(Lines of data)
------------------------
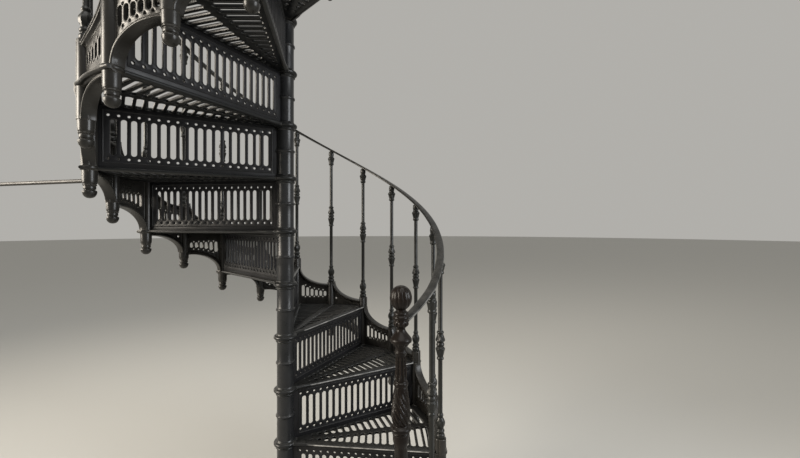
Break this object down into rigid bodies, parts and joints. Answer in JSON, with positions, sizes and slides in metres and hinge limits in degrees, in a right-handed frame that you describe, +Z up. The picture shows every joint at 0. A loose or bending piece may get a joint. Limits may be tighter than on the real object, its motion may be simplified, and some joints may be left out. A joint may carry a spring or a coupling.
{
  "type": "spiral staircase",
  "caption": "Cast-iron spiral staircase of pierced treads and risers round a ringed column, with stepped outer strings, turned balusters and a helical handrail.",
  "frame": {"origin": "on the column axis at floor level, on the underside of the column's foot", "axes": "+Z up the column; +X along the riser below the second tread; the steps rise anticlockwise seen from above"},
  "size_m": [1.6645, 1.2244, 3.432],
  "materials": {
    "column iron": "satin charcoal paint",
    "tread iron": "satin charcoal paint",
    "riser iron": "satin charcoal paint",
    "string iron": "satin charcoal paint",
    "baluster iron": "satin charcoal paint",
    "handrail iron": "satin charcoal paint",
    "newel iron": "dark bronze-brown paint, worn",
    "fixing iron": "satin charcoal paint"
  },
  "bodies": {
    "root": {"foot_flange": "column iron", "pole": "column iron", "sleeves_lower": "column iron", "sleeves_upper": "column iron", "top_sleeve": "column iron", "top_finial": "column iron", "tread_1": "tread iron", "tread_2": "tread iron", "tread_3": "tread iron", "tread_4": "tread iron", "tread_5": "tread iron", "tread_6": "tread iron", "tread_7": "tread iron", "tread_8": "tread iron", "tread_9": "tread iron", "tread_10": "tread iron", "tread_11": "tread iron", "tread_12": "tread iron", "landing": "tread iron", "risers_lower": "riser iron", "risers_upper": "riser iron", "landing_riser": "riser iron", "string_1": "string iron", "string_2": "string iron", "string_3": "string iron", "string_4": "string iron", "string_5": "string iron", "string_6": "string iron", "string_7": "string iron", "string_8": "string iron", "string_9": "string iron", "string_10": "string iron", "string_11": "string iron", "string_12": "string iron", "landing_string": "string iron", "newel": "newel iron", "balusters_lower": "baluster iron", "balusters_middle": "baluster iron", "balusters_upper": "baluster iron", "balusters_landing": "baluster iron", "handrail_lower": "handrail iron", "handrail_upper": "handrail iron", "landing_rail": "handrail iron", "landing_bracket": "fixing iron", "wall_stay": "fixing iron"}
  },
  "joints": []
}
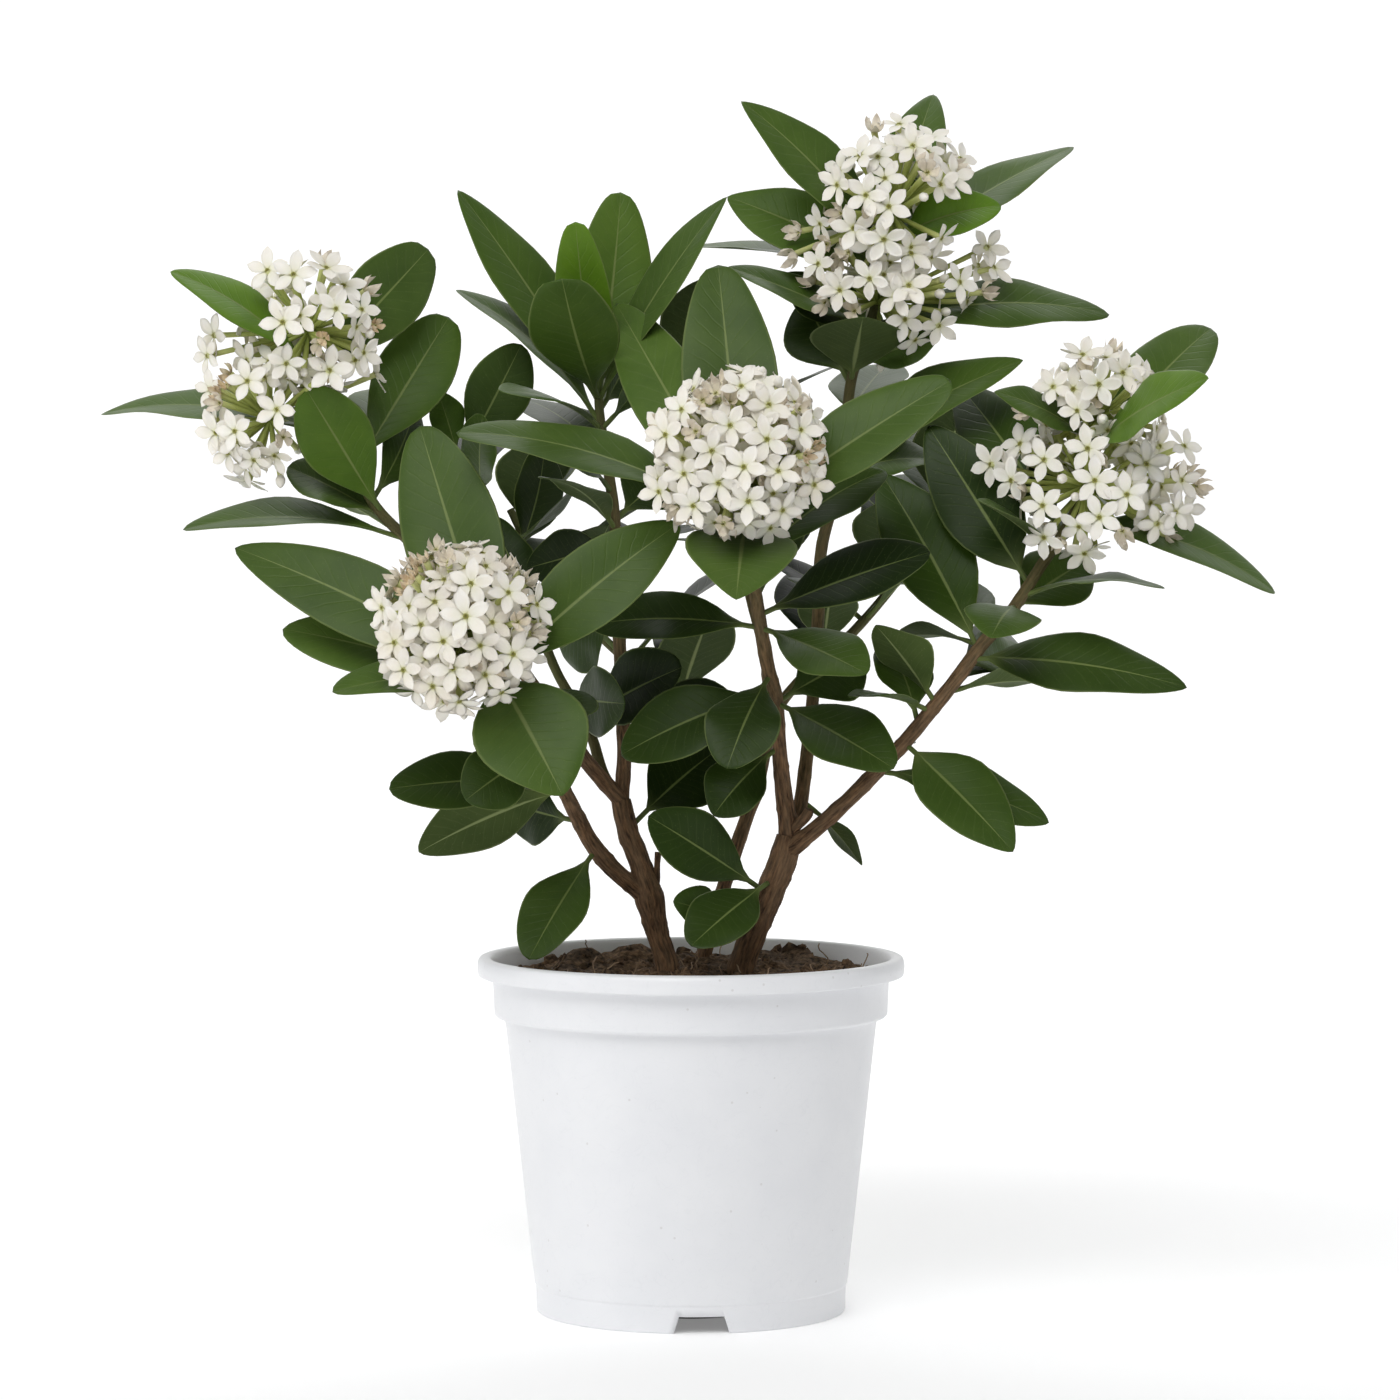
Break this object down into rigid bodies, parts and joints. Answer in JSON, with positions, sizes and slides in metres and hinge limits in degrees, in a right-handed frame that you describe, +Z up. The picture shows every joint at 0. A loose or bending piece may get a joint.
------------------------
Stated goal
Copy out the full listing exactly.

Response to the task
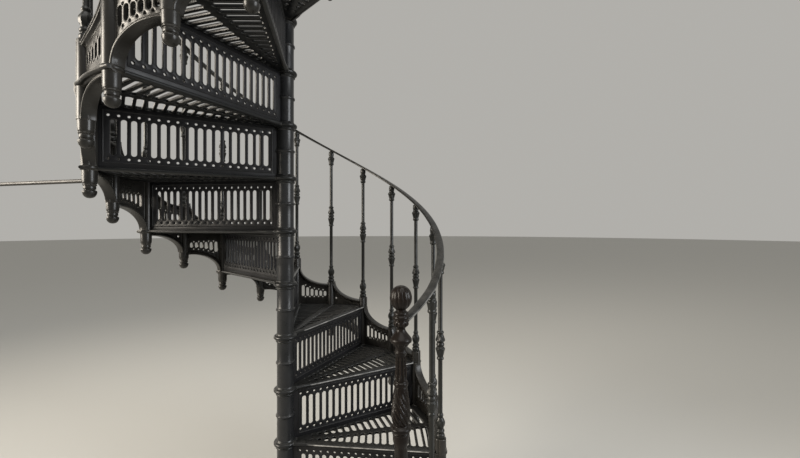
Break this object down into rigid bodies, parts and joints. Answer in JSON, with positions, sizes and slides in metres and hinge limits in degrees, in a right-handed frame that you describe, +Z up. The picture shows every joint at 0. A loose or bending piece may get a joint. Limits may be tighter than on the real object, its motion may be simplified, and some joints may be left out. A joint may carry a spring or a coupling.
{
  "type": "spiral staircase",
  "caption": "Cast-iron spiral staircase of pierced treads and risers round a ringed column, with stepped outer strings, turned balusters and a helical handrail.",
  "frame": {"origin": "on the column axis at floor level, on the underside of the column's foot", "axes": "+Z up the column; +X along the riser below the second tread; the steps rise anticlockwise seen from above"},
  "size_m": [1.6645, 1.2244, 3.432],
  "materials": {
    "column iron": "satin charcoal paint",
    "tread iron": "satin charcoal paint",
    "riser iron": "satin charcoal paint",
    "string iron": "satin charcoal paint",
    "baluster iron": "satin charcoal paint",
    "handrail iron": "satin charcoal paint",
    "newel iron": "dark bronze-brown paint, worn",
    "fixing iron": "satin charcoal paint"
  },
  "bodies": {
    "root": {"foot_flange": "column iron", "pole": "column iron", "sleeves_lower": "column iron", "sleeves_upper": "column iron", "top_sleeve": "column iron", "top_finial": "column iron", "tread_1": "tread iron", "tread_2": "tread iron", "tread_3": "tread iron", "tread_4": "tread iron", "tread_5": "tread iron", "tread_6": "tread iron", "tread_7": "tread iron", "tread_8": "tread iron", "tread_9": "tread iron", "tread_10": "tread iron", "tread_11": "tread iron", "tread_12": "tread iron", "landing": "tread iron", "risers_lower": "riser iron", "risers_upper": "riser iron", "landing_riser": "riser iron", "string_1": "string iron", "string_2": "string iron", "string_3": "string iron", "string_4": "string iron", "string_5": "string iron", "string_6": "string iron", "string_7": "string iron", "string_8": "string iron", "string_9": "string iron", "string_10": "string iron", "string_11": "string iron", "string_12": "string iron", "landing_string": "string iron", "newel": "newel iron", "balusters_lower": "baluster iron", "balusters_middle": "baluster iron", "balusters_upper": "baluster iron", "balusters_landing": "baluster iron", "handrail_lower": "handrail iron", "handrail_upper": "handrail iron", "landing_rail": "handrail iron", "landing_bracket": "fixing iron", "wall_stay": "fixing iron"}
  },
  "joints": []
}
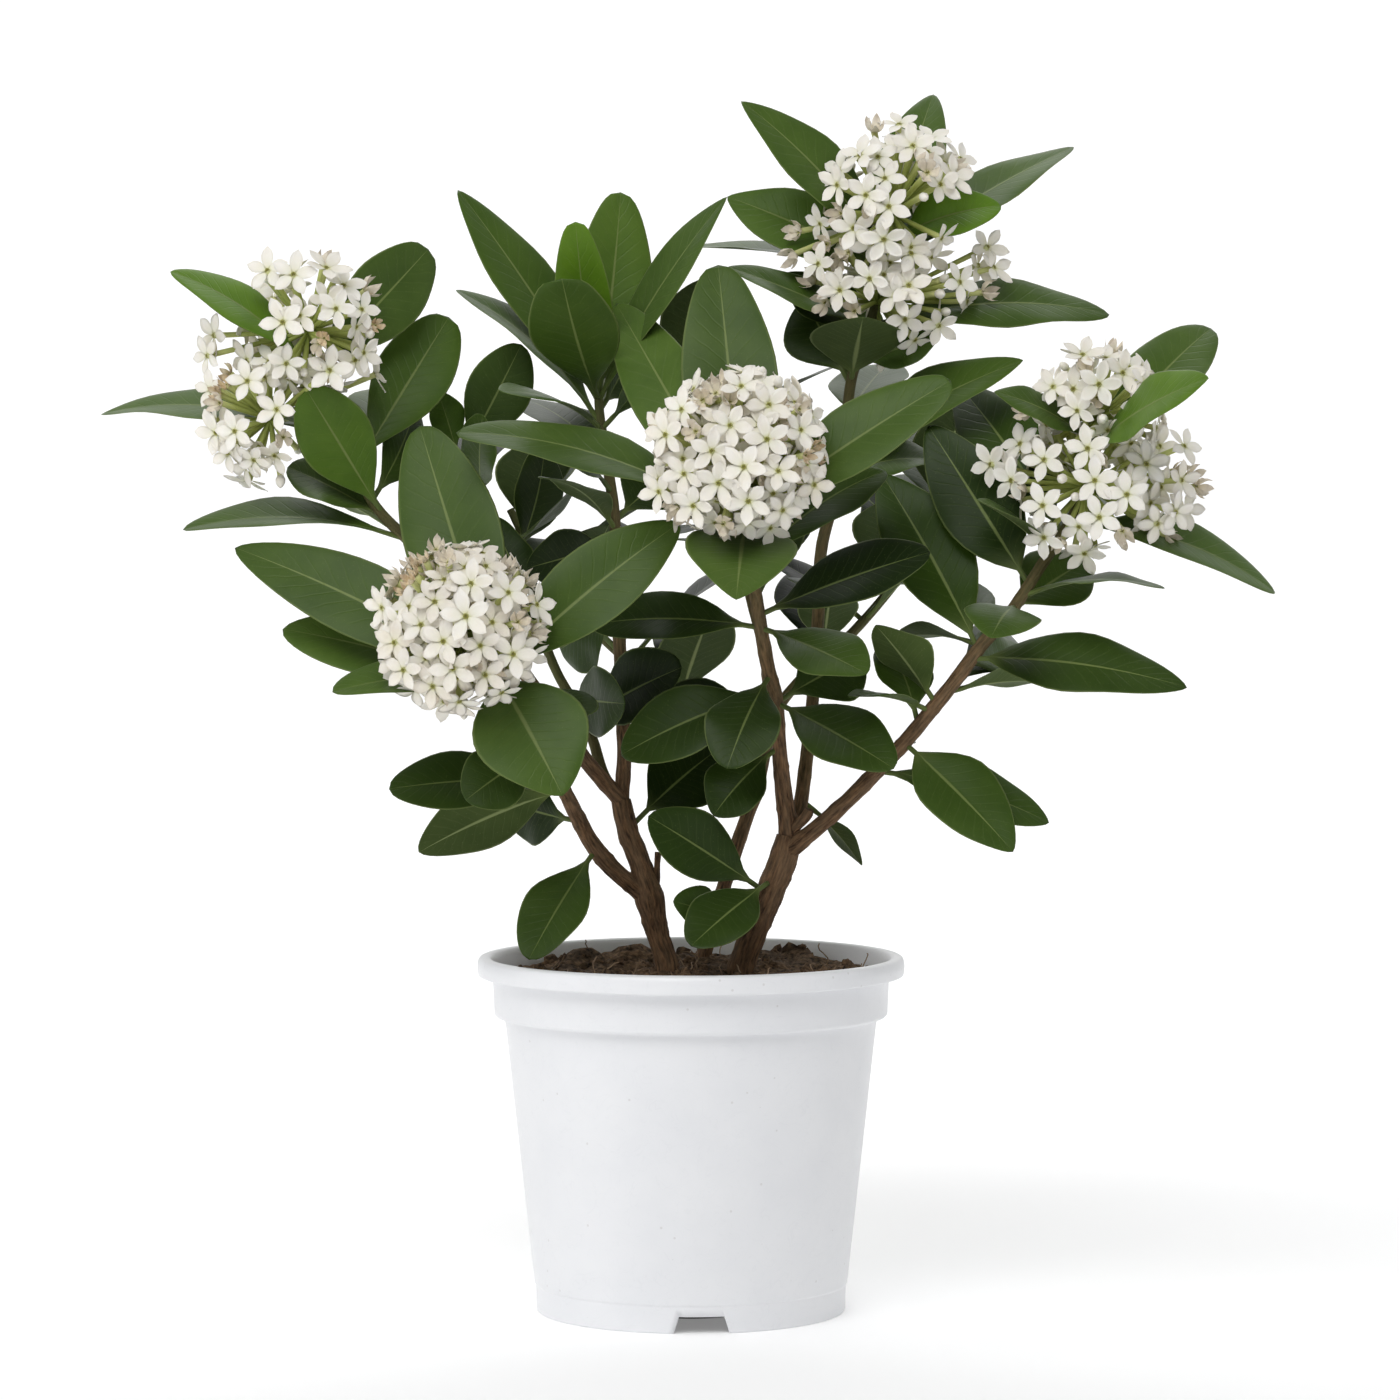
Break this object down into rigid bodies, parts and joints. Answer in JSON, with positions, sizes and slides in metres and hinge limits in degrees, in a right-handed frame that you describe, +Z up. The picture shows every joint at 0. A loose or bending piece may get a joint.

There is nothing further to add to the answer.